Former Los Angeles County Sheriff Lee Baca, who pleaded guilty in February to a single charge of lying to federal investigators as part of a plea deal, has withdrawn his guilty plea as of last Monday. Baca will now face trial, at which the government may bring more serious charges including obstruction of justice and conspiracy as well as the lying cause of action. Baca's decision resulted from U.S. District Judge Percy Anderson's statement last month that he would reject Baca's plea deal, which only called for a maximum of six months' prison time for the former sheriff.

Judge Anderson threw out the plea deal, deciding that the sentence was too lenient in light of Baca's role in obstructing an FBI investigation of county jails.
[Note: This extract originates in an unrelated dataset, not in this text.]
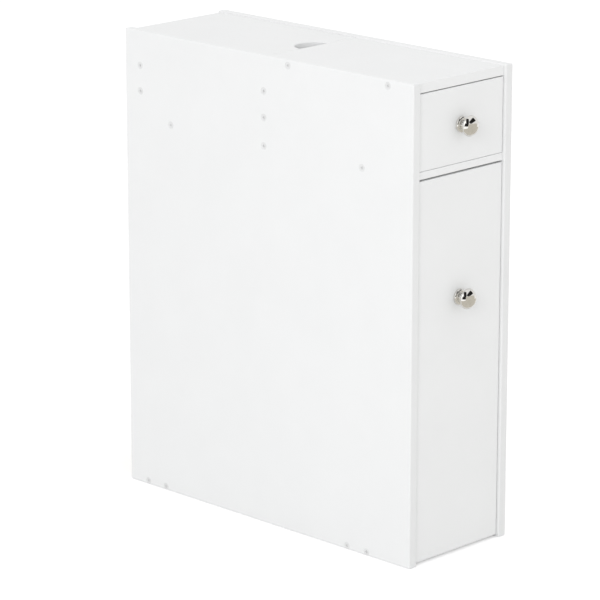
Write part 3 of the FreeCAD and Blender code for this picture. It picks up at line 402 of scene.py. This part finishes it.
def knob_profile(radius, reach, bore_depth):
    """The knob's outline as radius and distance from the front, from its bolt's bore round to it again."""
    foot = FOOT_RADIUS_SHARE * radius
    edge = Vector((foot, FOOT_EDGE_SHARE * reach))
    shoulder = Vector((FOOT_CROWN_SHARE * radius, FOOT_REACH_SHARE * reach))
    neck = Vector((NECK_RADIUS_SHARE * radius, NECK_REACH_SHARE * reach))
    rim_back = Vector((RIM_SHARE * radius, RIM_BACK_SHARE * reach))
    rim_front = Vector((RIM_SHARE * radius, RIM_FRONT_SHARE * reach))
    points = [Vector((BOLT_BORE_RADIUS, 0)), Vector((foot, 0)), edge]
    points += arc(edge, shoulder, -FULL_ROUND)
    points += arc(shoulder, neck, FULL_ROUND)
    points += arc(neck, rim_back, FULL_ROUND)
    points += arc(rim_back, rim_front, -RIM_ROUND)
    points += arc(rim_front, Vector((0, reach)), -CROWN_ROUND)
    points += [Vector((0, bore_depth)), Vector((BOLT_BORE_RADIUS, bore_depth))]
    return points


def turned_ring(mesh, point):
    """The corners all round at one point of an outline, or a single one where it lies on the axis."""
    if point.x < ON_AXIS:
        return [mesh.verts.new((0, -point.y, 0))]
    ring = []
    for step in range(KNOB_TURN_STEPS):
        turn = 2 * math.pi * step / KNOB_TURN_STEPS
        ring.append(mesh.verts.new((point.x * math.cos(turn), -point.y, point.x * math.sin(turn))))
    return ring


def join_rings(mesh, first, second):
    """Faces all round between two rings. Where one is a single corner, they are triangles."""
    if len(first) == 1 and len(second) == 1:
        return
    for step in range(KNOB_TURN_STEPS):
        following = (step + 1) % KNOB_TURN_STEPS
        corners = [first[step % len(first)], first[following % len(first)],
                   second[following % len(second)], second[step % len(second)]]
        mesh.faces.new(list(dict.fromkeys(corners)))


def turned_form(name, profile):
    """A closed form turned about the Y axis, standing out along -Y."""
    mesh = bmesh.new()
    rings = [turned_ring(mesh, point) for point in profile]
    for first, second in zip(rings, rings[1:] + rings[:1]):
        join_rings(mesh, first, second)
    bmesh.ops.recalc_face_normals(mesh, faces=mesh.faces)
    data = bpy.data.meshes.new(name)
    mesh.to_mesh(data)
    mesh.free()
    data.shade_smooth()
    data.set_sharp_from_angle(angle=SHARP_ANGLE)
    return add_object(name, data)


def turned_knob(kind, materials):
    """A smooth chrome knob in the place of the plain one."""
    node = f"{kind}_knob"
    low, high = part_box(node)
    bolt_low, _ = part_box(f"{kind}_knob_bolt")
    radius = (high.x - low.x) / 2
    profile = knob_profile(radius, high.y - low.y, high.y - bolt_low.y)
    knob = turned_form(f"{kind}_turned_knob", profile)
    knob.location = ((low.x + high.x) / 2, high.y, (low.z + high.z) / 2)
    knob.data.materials.append(materials["knob_chrome"])
    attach(knob, BODY_OF[node])
    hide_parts(node)


def light_path(n):
    """1 for what the camera sees, directly, in a mirror or through glass, and 0 for what lights things."""
    rays = n.add("ShaderNodeLightPath").outputs
    seen = n.maths("MAXIMUM", rays["Is Camera Ray"], rays["Is Glossy Ray"])
    return n.maths("MAXIMUM", seen, rays["Is Transmission Ray"])


def make_floor():
    """A pale floor that shows white and keeps the cabinet's shadow."""
    corners = [(-FLOOR_REACH, -FLOOR_REACH, 0), (FLOOR_REACH, -FLOOR_REACH, 0),
               (FLOOR_REACH, FLOOR_REACH, 0), (-FLOOR_REACH, FLOOR_REACH, 0)]
    floor = add_surface("floor", corners, [(0, 1, 2, 3)])
    made, n = material("floor")
    tone = n.blend(n.noise(size=0.4, detail=2), *FLOOR_TONES)
    plain = n.add("ShaderNodeBsdfDiffuse", {"Color": tone}).outputs["BSDF"]
    glow = n.add("ShaderNodeEmission", {"Color": (*WHITE, 1), "Strength": FLOOR_LIFT}).outputs["Emission"]
    lifted = n.add("ShaderNodeAddShader", {0: plain, 1: glow}).outputs["Shader"]
    mixed = n.add("ShaderNodeMixShader", {0: light_path(n), 1: plain, 2: lifted}).outputs["Shader"]
    floor.data.materials.append(finish_with(made, n, mixed))


def make_card():
    """A warm grey sheet that lies on the floor and bends up. It shows in reflections only."""
    bend_start = Vector((CARD_BACK + CARD_BEND, CARD_LIFT))
    profile = [Vector((CARD_START, CARD_LIFT)), bend_start]
    profile += arc(bend_start, Vector((CARD_BACK, CARD_LIFT + CARD_BEND)), -FULL_ROUND)
    profile.append(Vector((CARD_BACK, CARD_TOP)))
    points = [(x, point.x, point.y) for point in profile for x in CARD_SIDES]
    faces = [(2 * row, 2 * row + 1, 2 * row + 3, 2 * row + 2) for row in range(len(profile) - 1)]
    card = add_surface("card", points, faces)
    made, n = material("card")
    colour = n.blend(n.noise(size=0.5, detail=2), *CARD_TONES)
    shown = n.add("ShaderNodeEmission", {"Color": colour}).outputs["Emission"]
    card.data.materials.append(finish_with(made, n, shown))
    for kind in CARD_HIDDEN_FROM:
        setattr(card, f"visible_{kind}", False)


def panel_mask(n, azimuth, elevation, half_width, half_height):
    """1 on a flat panel in the room and 0 beside it."""
    middle = heading(azimuth, elevation)
    across = Vector((math.cos(azimuth), math.sin(azimuth), 0))
    upwards = middle.cross(across)
    towards = n.add("ShaderNodeTexCoord").outputs["Generated"]

    def share_of(direction):
        inputs = {0: towards, 1: direction}
        return n.add("ShaderNodeVectorMath", inputs, operation="DOT_PRODUCT").outputs["Value"]

    ahead = share_of(middle)
    mask = n.maths("GREATER_THAN", ahead, 0.0)
    for direction, half in ((across, math.tan(half_width)), (upwards, math.tan(half_height))):
        offset = n.maths("ABSOLUTE", n.maths("DIVIDE", share_of(direction), ahead))
        inside = half * (1 - PANEL_SOFTNESS)
        outside = half * (1 + PANEL_SOFTNESS)
        mask = n.maths("MULTIPLY", mask, n.carry(offset, 1, 0, inside, outside))
    return mask


def make_world():
    """An even white room. Reflections also show a few studio panels in it."""
    world = bpy.data.worlds.new("room")
    bpy.context.scene.world = world
    world.use_nodes = True
    n = Nodes(world.node_tree)
    room = n.add("ShaderNodeBackground", {"Color": (*WHITE, 1), "Strength": ROOM_LIGHT})
    mirrored = n.add("ShaderNodeLightPath").outputs["Is Glossy Ray"]
    walls = WHITE
    for *angles, brightness in STUDIO_PANELS:
        mask = n.maths("MULTIPLY", mirrored, panel_mask(n, *map(math.radians, angles)))
        walls = n.blend(mask, walls, (brightness,) * 3)
    shown = n.add("ShaderNodeBackground", {"Color": walls, "Strength": 1.0})
    mixed = n.add("ShaderNodeMixShader", {
        0: light_path(n), 1: room.outputs["Background"], 2: shown.outputs["Background"]})
    n.add("ShaderNodeOutputWorld", {"Surface": mixed.outputs["Shader"]})


def make_key_light():
    """One large soft lamp in front of the cabinet, to its left and above it."""
    data = bpy.data.lights.new("key", "AREA")
    data.size = KEY_SIZE
    data.energy = KEY_POWER
    lamp = add_object("key", data)
    lamp.location = KEY_PLACE
    aim(lamp, (CAD_LOW + CAD_HIGH) / 2 - KEY_PLACE)
    lamp.visible_glossy = False


def make_camera():
    data = bpy.data.cameras.new("camera")
    data.lens = LENS_MM
    data.sensor_width = SENSOR_MM
    camera = add_object("camera", data)
    back = heading(VIEW_AZIMUTH, VIEW_ELEVATION)
    camera.location = VIEW_TARGET + back * VIEW_DISTANCE
    aim(camera, -back)
    bpy.context.scene.camera = camera


def make_scene():
    materials = all_materials()
    dress_nodes(materials)
    for kind in KNOB_KINDS:
        turned_knob(kind, materials)
    make_floor()
    make_card()
    make_world()
    make_key_light()
    make_camera()
    bpy.context.scene.view_settings.view_transform = "Standard"


make_scene()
The prosecution agreed to the deal largely because of Baca's willingness to plead guilty; however, Baca's attorney has argued that Baca should not serve any time because he is in the early stages of Alzheimer's disease. The FBI investigation was aimed at uncovering deputy violence towards inmates resulting in hospital visits as well as deputies covering up for one another. Anderson felt that six months in prison "would not address the gross abuse of the public's trust," nor "the need to restore the public's trust in law enforcement and the criminal justice system."

Baca's attorneys expect the prosecutors to bring the same, more serious charges, as those brought against Paul Tanaka, Baca's former second-in-command. Tanaka was convicted earlier this year for obstruction of justice charges resulting from the same FBI investigation. Tanaka was sentenced to five years in prison. Seven other she riff's officials convicted and sentenced in the same obstruction case received a year and a half to more than three years in prison.

Baca's attorneys plan to use the prosecutor's words from Tanaka's trial - in which they argued that Tanaka, not Baca, was the mastermind behind misleading the FBI - to Baca's advantage. Additionally, Baca's dementia may progress and materially affect his mental capacity. If Baca is unable to understand the legal proceedings, a judge may declare him incompetent to stand trial.